What do you do, when you don’t know what to do?
Posted by BPuhl on March 8, 2008
[Edited 3/8] Talk about a reminder! I started to write this post back in February. Like most things, it got tossed to the back burner when everything else in life started flying sideways. I’ve started to develop the bad habit, that if I can’t throw a blog post out in the 2 minutes that I’m thinking of something, then I don’t seem to be getting back to them. Not good.
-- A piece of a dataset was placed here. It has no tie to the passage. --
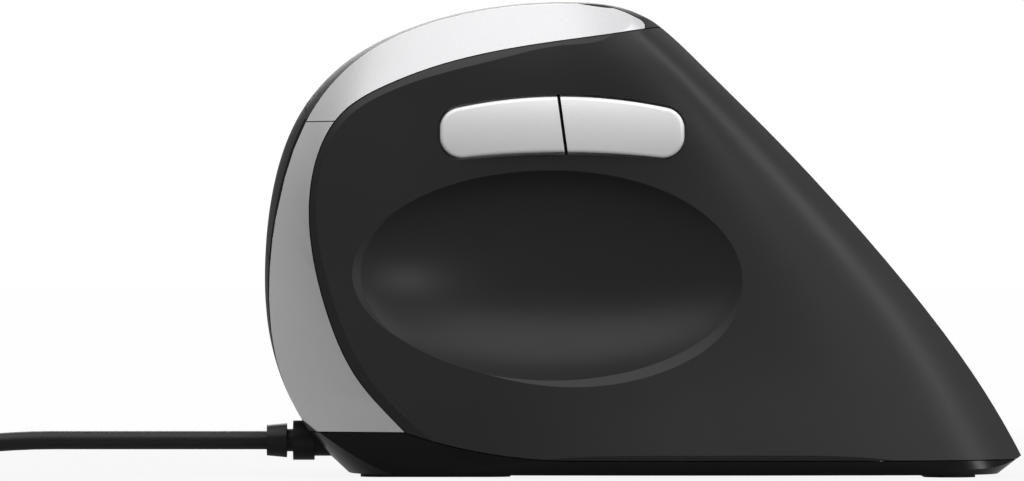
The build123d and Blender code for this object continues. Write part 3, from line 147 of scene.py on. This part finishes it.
jacket_dark, jacket_light = (0.008, 0.008, 0.009), (0.014, 0.014, 0.015)
jacket_roughness = (0.30, 0.46)
jacket_handling, jacket_sheen, jacket_grain = 160.0, 900.0, 5200.0
jacket_grain_depth = 0.00002
jacket, tree, shader = finish("cord_jacket", Specular_IOR_Level=0.25)
vary(tree, shader, Base_Color=between(tree, speckle(tree, jacket_handling), jacket_dark, jacket_light),
     Roughness=ranged(speckle(tree, jacket_sheen), *jacket_roughness))
relief(tree, shader, speckle(tree, jacket_grain), jacket_grain_depth)

cord_diameter = 0.003
cord_y = -0.006
exit_height = 0.0056
desk_height = 0.0022
lead = [
    (-0.060, cord_y, exit_height), (-0.084, cord_y, exit_height), (-0.104, cord_y, exit_height),
    (-0.124, cord_y, desk_height), (-0.134, cord_y, desk_height),
]
turns_per_layer, layers = 3, 4
turn_pitch = cord_diameter + 0.00045
coil_radius = 0.018
coil_centre_x = lead[-1][0] - cord_diameter
coil_centre_y = cord_y + coil_radius + turns_per_layer / 2 * turn_pitch
coil_turns = turns_per_layer * layers - 0.25
climb_turns = 0.5
points_per_turn = 20
spline_cuts_in = 1.006


def coil_point(turns):
    """A control point of the coil, whose layers go inwards and outwards by turns and climb between."""
    layer = min(int(turns / turns_per_layer), layers - 1)
    run = turns - layer * turns_per_layer
    outward = run if layer % 2 else turns_per_layer - run
    radius = (coil_radius + (outward - turns_per_layer / 2) * turn_pitch) * spline_cuts_in
    height = desk_height
    for i in range(1, layers):
        climb = min(max((turns - i * turns_per_layer) / climb_turns + 0.5, 0), 1)
        height += turn_pitch * climb * climb * (3 - 2 * climb)
    angle = -pi / 2 - 2 * pi * turns
    return (coil_centre_x + radius * cos(angle), coil_centre_y + radius * sin(angle), height)


coil = [coil_point(step / points_per_turn) for step in range(1, int(coil_turns * points_per_turn) + 1)]
past_coil, run_down = 0.012, 0.014
grip_low, grip_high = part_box("usb_plug_grip")
plug_z = (grip_low.z + grip_high.z) / 2
tail_x, off_y, top_z = coil[-1]
edge_y = off_y - cord_diameter - past_coil
tail = [
    (tail_x, off_y - cord_diameter, top_z), (tail_x, edge_y, top_z), (tail_x, edge_y - run_down, plug_z),
    (tail_x, grip_high.y, plug_z),
]
line = bpy.data.curves.new("cord", "CURVE")
line.dimensions = "3D"
line.bevel_depth = cord_diameter / 2
line.bevel_resolution = 5
line.resolution_u = 6
route = lead + coil + tail
spline = line.splines.new("NURBS")
spline.points.add(len(route) - 1)
for point, place in zip(spline.points, route):
    point.co = (*place, 1)
spline.order_u = 3
spline.use_endpoint_u = True
cord = bpy.data.objects.new("cord", line)
bpy.context.scene.collection.objects.link(cord)
line.materials.append(jacket)
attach(cord, "housing")
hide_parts("cord_lead", "cord_coil", "cord_tail")

# The plug, the coil's tie and the strain relief keep their CAD shapes: soft black moulding round the
# cord, a plated steel shell on the plug, and the same plated steel on the screws and pins.


def paint(material, *names):
    """Gives CAD nodes their material."""
    for name in names:
        cad[name].data.materials.clear()
        cad[name].data.materials.append(material)


paint(jacket, "usb_plug_grip", "cord_tie", "strain_relief", "connector_leads")
plating_dull, plating_bright = (0.46, 0.46, 0.47), (0.64, 0.64, 0.65)
plating_roughness = (0.2, 0.4)
plating_stains, plating_scratches = 400.0, 2500.0
steel, tree, shader = finish("plated_steel", Metallic=1.0)
vary(tree, shader, Base_Color=between(tree, speckle(tree, plating_stains), plating_dull, plating_bright),
     Roughness=ranged(speckle(tree, plating_scratches), *plating_roughness))
paint(steel, "usb_plug_shell", "wheel_axle", "button_hinge_pin", "case_screws", "board_screws")

# The two shells and the finger buttons: moulded dark grey plastic with a fine spark-eroded grain,
# screwed together from below. The grain is polished a little where the thumb rubs the hollow.


def span(tree, value, low, high, start=0.0, end=1.0):
    """Takes a value's stretch from low to high onto start to end, smoothly and held at both."""
    settings = {"interpolation_type": "SMOOTHSTEP"}
    inputs = {"Value": value, "From Min": low, "From Max": high, "To Min": start, "To Max": end}
    return node(tree, "ShaderNodeMapRange", settings, inputs)


shell_dark, shell_light = (0.0175, 0.0175, 0.0177), (0.0225, 0.0225, 0.0228)
shell_roughness = (0.40, 0.48)
shell_clouds, shell_clouds_detail = 45.0, 4.0
eroded_grain, eroded_detail = 4200.0, 2.0
eroded_depth, eroded_strength = 0.00001, 0.15
thumb_pad = (-0.015, -0.024, 0.030)
pad_inner, pad_outer = 0.012, 0.032
thumb_polish = 0.06
grey, tree, shader = finish("grey_grain", Specular_IOR_Level=0.22)
clouds = speckle(tree, shell_clouds, shell_clouds_detail)
ends = {0: own_place(tree), 1: thumb_pad}
to_pad = node(tree, "ShaderNodeVectorMath", {"operation": "DISTANCE"}, ends, output="Value")
rubbed = span(tree, to_pad, pad_inner, pad_outer, 1.0, 0.0)
vary(tree, shader, Base_Color=between(tree, clouds, shell_dark, shell_light),
     Roughness=ranged(clouds, *shell_roughness) - rubbed * thumb_polish)
relief(tree, shader, speckle(tree, eroded_grain, eroded_detail), eroded_depth, eroded_strength)
paint(grey, "thumb_side_shell", "finger_side_shell", "index_button", "middle_button")

# The foot: gloss black plastic, with two low-friction glides let into it and stuck down, and the
# sensor's window between them. The gloss shows where it was wiped, and the glides are worn dull.
gloss_dark, gloss_light = (0.003, 0.003, 0.0034), (0.005, 0.005, 0.0056)
gloss_roughness = (0.14, 0.28)
wiped_marks, wiped_sheen, wiped_detail = 120.0, 300.0, 5.0
black, tree, shader = finish("gloss_black", Specular_IOR_Level=0.16)
vary(tree, shader, Base_Color=between(tree, speckle(tree, wiped_marks, wiped_detail), gloss_dark, gloss_light),
     Roughness=ranged(speckle(tree, wiped_sheen, wiped_detail), *gloss_roughness))
paint(black, "base_plate")


def moulded(name, marks, dark, light, roughness, **constants):
    """A finish whose colour and gloss drift together, over marks of one size."""
    made, tree, shader = finish(name, **constants)
    flow = speckle(tree, marks)
    vary(tree, shader, Base_Color=between(tree, flow, dark, light), Roughness=ranged(flow, *roughness))
    return made, tree, shader


glide_dark, glide_light = (0.012, 0.012, 0.013), (0.022, 0.022, 0.023)
glide_roughness = (0.4, 0.6)
glide_wear = 700.0
glide, tree, shader = moulded(
    "glide_sheet", glide_wear, glide_dark, glide_light, glide_roughness, Specular_IOR_Level=0.35)
paint(glide, "front_glide_foot", "rear_glide_foot")

# The trim band, the thumb buttons and the small button behind the wheel: plastic under satin silver
# paint, with the paint's fine flake and the faint marks of hands. The thumb buttons are paler.
paint_flake, flake_detail = 3800.0, 2.0
flake_depth, flake_strength = 0.000004, 0.5
paint_handling, handling_detail = 60.0, 4.0


def satin_paint(name, metallic, dark, light, roughness):
    """Satin paint, with its flake in the colour and the relief, and handling marks in its gloss."""
    made, tree, shader = finish(name, Metallic=metallic, Specular_IOR_Level=0.4)
    flake = speckle(tree, paint_flake, flake_detail)
    handled = speckle(tree, paint_handling, handling_detail)
    vary(tree, shader, Base_Color=between(tree, flake, dark, light), Roughness=ranged(handled, *roughness))
    relief(tree, shader, flake, flake_depth, flake_strength)
    return made


silver_dark, silver_light = (0.56, 0.56, 0.57), (0.66, 0.66, 0.67)
silver = satin_paint("silver_paint", 0.2, silver_dark, silver_light, (0.36, 0.46))
paint(silver, "upper_trim_band", "front_trim_band", "resolution_button", "wheel_core")
pale_dark, pale_light = (0.79, 0.79, 0.80), (0.87, 0.87, 0.88)
pale = satin_paint("thumb_silver", 0.15, pale_dark, pale_light, (0.34, 0.44))
paint(pale, "forward_button", "back_button")

# The wheel: a ribbed rubber tyre pressed on a silver core. The rubber is dusty and rubbed in patches,
# and its moulded skin has a fine grain.
tyre_dark, tyre_light = (0.010, 0.010, 0.010), (0.020, 0.020, 0.020)
tyre_roughness = (0.55, 0.70)
tyre_dust, tyre_grain = 350.0, 3000.0
tyre_grain_depth = 0.00003
rubber, tree, shader = moulded(
    "tyre_rubber", tyre_dust, tyre_dark, tyre_light, tyre_roughness, Specular_IOR_Level=0.3)
relief(tree, shader, speckle(tree, tyre_grain), tyre_grain_depth)
paint(rubber, "wheel_tyre")

# The inside: black and white mouldings, dark green boards and the sensor's clear lens, screwed to the
# foot's posts and to the chassis under the finger buttons.
inner_dark, inner_light = (0.016, 0.016, 0.016), (0.026, 0.026, 0.026)
inner_roughness = (0.4, 0.6)
inner_flow = 200.0
inner, tree, shader = moulded(
    "inner_moulding", inner_flow, inner_dark, inner_light, inner_roughness, Specular_IOR_Level=0.4)
paint(inner, "inner_chassis", "wheel_cradle", "rotary_encoder", "index_switch", "middle_switch",
      "wheel_click_switch", "resolution_switch", "forward_switch", "back_switch", "optical_sensor")
ivory_dark, ivory_light = (0.62, 0.62, 0.58), (0.74, 0.74, 0.70)
ivory_roughness = (0.3, 0.5)
ivory_flow = 300.0
ivory, tree, shader = moulded("pale_moulding", ivory_flow, ivory_dark, ivory_light, ivory_roughness)
paint(ivory, "index_plunger", "middle_plunger", "wheel_click_plunger", "resolution_plunger", "forward_plunger",
      "back_plunger", "cord_connector", "finger_jumper", "thumb_jumper", "usb_plug_tongue")

mask_dark, mask_light, track_green = (0.003, 0.022, 0.009), (0.005, 0.034, 0.014), (0.010, 0.060, 0.024)
mask_roughness = (0.25, 0.35)
mask_clouds, mask_clouds_detail, track_cells = 260.0, 6.0, 420.0
track_edge, track_end = 0.04, 0.07
green, tree, shader = finish("solder_mask")
cells = {"Vector": own_place(tree), "Scale": track_cells}
to_track = node(tree, "ShaderNodeTexVoronoi", {"feature": "DISTANCE_TO_EDGE"}, cells)
track = span(tree, to_track, track_edge, track_end, 1.0, 0.0)
resist = between(tree, speckle(tree, mask_clouds, mask_clouds_detail), mask_dark, mask_light)
vary(tree, shader, Base_Color=between(tree, track, resist, track_green),
     Roughness=ranged(track, *mask_roughness))
paint(green, "finger_board", "main_board", "thumb_board")

lens_dark, lens_light = (0.86, 0.88, 0.89), (0.93, 0.94, 0.95)
lens_clouds = 90.0
clear, tree, shader = finish("clear_lens", Roughness=0.06, Transmission_Weight=0.9, IOR=1.58)
vary(tree, shader, Base_Color=between(tree, speckle(tree, lens_clouds), lens_dark, lens_light))
paint(clear, "sensor_lens")

# The studio: a white table in a white room, a soft box overhead, a long narrow lamp along the rear
# ridge, and soft fills from the camera's right and from the finger side. The room is white only to
# the camera and to reflections, and it lights the object little.
white = (1, 1, 1, 1)


def seen(tree, camera_share, mirror_share):
    """How much of its white a surface shows, by the kind of ray that meets it."""
    kinds = {"Is Camera Ray": camera_share, "Is Glossy Ray": mirror_share, "Is Transmission Ray": camera_share}
    shares = [node(tree, "ShaderNodeLightPath", output=kind) * share for kind, share in kinds.items()]
    return shares[0] + shares[1] + shares[2]


def mixed_in(tree, factor, plain, white_shader, kind):
    """Ends a material or the room in a mix of its plain shader and its white."""
    mixed = node(tree, "ShaderNodeMixShader", {}, {0: factor, 1: plain, 2: white_shader})
    end = next(n for n in tree.nodes if n.type == kind)
    tree.links.new(mixed.socket, end.inputs["Surface"])


table_size = 12.0
card_dark, card_light = (0.26, 0.26, 0.26), (0.30, 0.30, 0.30)
card_clouds = 3.0
shadow_inner, shadow_outer = 0.12, 0.45
white_near, white_far = 0.90, 0.99
table_mirrored = 0.2
bpy.ops.object.select_all(action="DESELECT")
bpy.ops.mesh.primitive_plane_add(size=table_size, location=(0, 0, 0))
floor = bpy.context.object
floor.name = "floor"
card, tree, shader = finish("white_card", Roughness=0.9, Specular_IOR_Level=0.1)
vary(tree, shader, Base_Color=between(tree, speckle(tree, card_clouds), card_dark, card_light))
glow = node(tree, "ShaderNodeEmission", {}, {"Color": white, "Strength": 1.0})
from_middle = node(tree, "ShaderNodeVectorMath", {"operation": "LENGTH"}, {0: own_place(tree)}, output="Value")
shadow_kept = span(tree, from_middle, shadow_inner, shadow_outer, white_near, white_far)
mixed_in(tree, seen(tree, shadow_kept, table_mirrored), Sum(shader.outputs[0]), glow, "OUTPUT_MATERIAL")
floor.data.materials.append(card)

room_light = 0.14
room_mirrored = 0.15
world = bpy.data.worlds.new("studio")
bpy.context.scene.world = world
world.use_nodes = True
tree = world.node_tree
dim = next(n for n in tree.nodes if n.type == "BACKGROUND")
dim.inputs["Strength"].default_value = room_light
dim.inputs["Color"].default_value = white
bright = node(tree, "ShaderNodeBackground", {}, {"Color": white, "Strength": 1.0})
mixed_in(tree, seen(tree, 1.0, room_mirrored), Sum(dim.outputs[0]), bright, "OUTPUT_WORLD")


def lamp(name, size, place, target, power):
    """A soft rectangular lamp that faces a point."""
    light = bpy.data.lights.new(name, "AREA")
    light.shape = "RECTANGLE"
    light.size, light.size_y = size
    light.energy = power
    made = bpy.data.objects.new(name, light)
    made.location = place
    made.rotation_euler = (Vector(target) - Vector(place)).to_track_quat("-Z", "Y").to_euler()
    bpy.context.scene.collection.objects.link(made)


lamp("overhead", size=(0.8, 0.7), place=(-0.06, -0.21, 0.54), target=(-0.01, 0, 0.04), power=4.0)
lamp("along_ridge", size=(0.10, 0.45), place=(0.46, -0.06, 0.42), target=(0.032, -0.01, 0.037), power=1.25)
lamp("front_fill", size=(0.3, 0.3), place=(0.8, -0.9, 0.16), target=(0, 0, 0.03), power=3.0)
lamp("finger_side", size=(0.5, 0.5), place=(-0.15, 0.9, 0.5), target=(0, 0, 0.03), power=3.0)
bpy.context.scene.view_settings.view_transform = "Standard"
While out to dinner with several friends at DEC the other night, the conversation turned to, “What do you do when you don’t know what to do?” What was really funny, is that I thought I had already blogged about it…well…without further ado, here’s a fairly legitimate blog post
[Original from 2/11]
So what do you do when you don’t know what to do? This happened recently, when one of the vendors that is helping us with Longhorn deployments comes running down the hallway because he thought he had accidentally seized the RID master in the REDMOND domain and then brought the original back online. Of course, it’s 9am, there’s hardly anybody around, but fortunately he was able to find someone who suggested that he just turn off the DC until the DC guys came in. Back down the hallway and that’s what he did.
Make whatever comments you like about the impacting of seizing the RID master, knowledge of what the role does, it’s impact, etc… That’s not the point of this post. The point of this post is, that few people will ever have 100% understanding of every aspect of the system, everything that could possibly change in it, and the downstream effect that every possible change will have on all dependent systems. Without that impossible depth and breadth of knowledge – then sooner or later SOMETHING is going to happen that you don’t know what to do about.
Back to the AD team, it didn’t take long to realize that few people had actually considered what they would do if, say for example, they thought they accidentally seized the RID master, or they accidentally ran a script that performed some bulk change (or delete), or accidentally clicked “ok” when they should have hit cancel. The problem is that if you’ve never thought about it, then you don’t know what’s in your toolbox. And how can you fix something, if you don’t have the tools?
The basic idea: Slow or stop the bleeding, until you can get help.
– If it’s a server issue and you aren’t sure what happened – Turn it off!
– If you think some change happened in AD that could replicate around the world – REPADMIN /OPTIONS * +DISABLE_OUTBOUND_REPLICATION It’s the big red button that will stop replication.
These are just a couple of things that you can do, but the point is, nobody is going to get mad when you stop forest wide replication or for turning off a server, if it saves them from needing to do a forest recovery. Damage control is about accepting that you’re going to have an impact, so let’s just limit it.
And one last note – When you do finally get a hold of the cavalry, and they come rushing in to help – Tell them what happened! Yes, it might be embarrassing to admit that you made a mistake…or even to find out that you reacted quickly and forcefully to something that wasn’t a mistake at all…but I haven’t heard of people being fired over embarrassment. I have heard of jobs being lost when people tried to hide their actions.
[From 3/8] – Talking about this at dinner, Stuart told a story that he had read in a book about the CDC (I wish I could remember the name of the book!), and the people who work in labs with ultra-dangerous viruses. What do they do if they accidentally nick their spacesuit and their finger, exposing themselves to deadly viruses? They have 10-20 seconds to cut off their finger, otherwise they are as good as dead. Kind of makes me glad that I only work on computer systems 
 My memory of this story is a little bit clouded by the wine. Any inaccuracies are mine, but it still makes for a good story!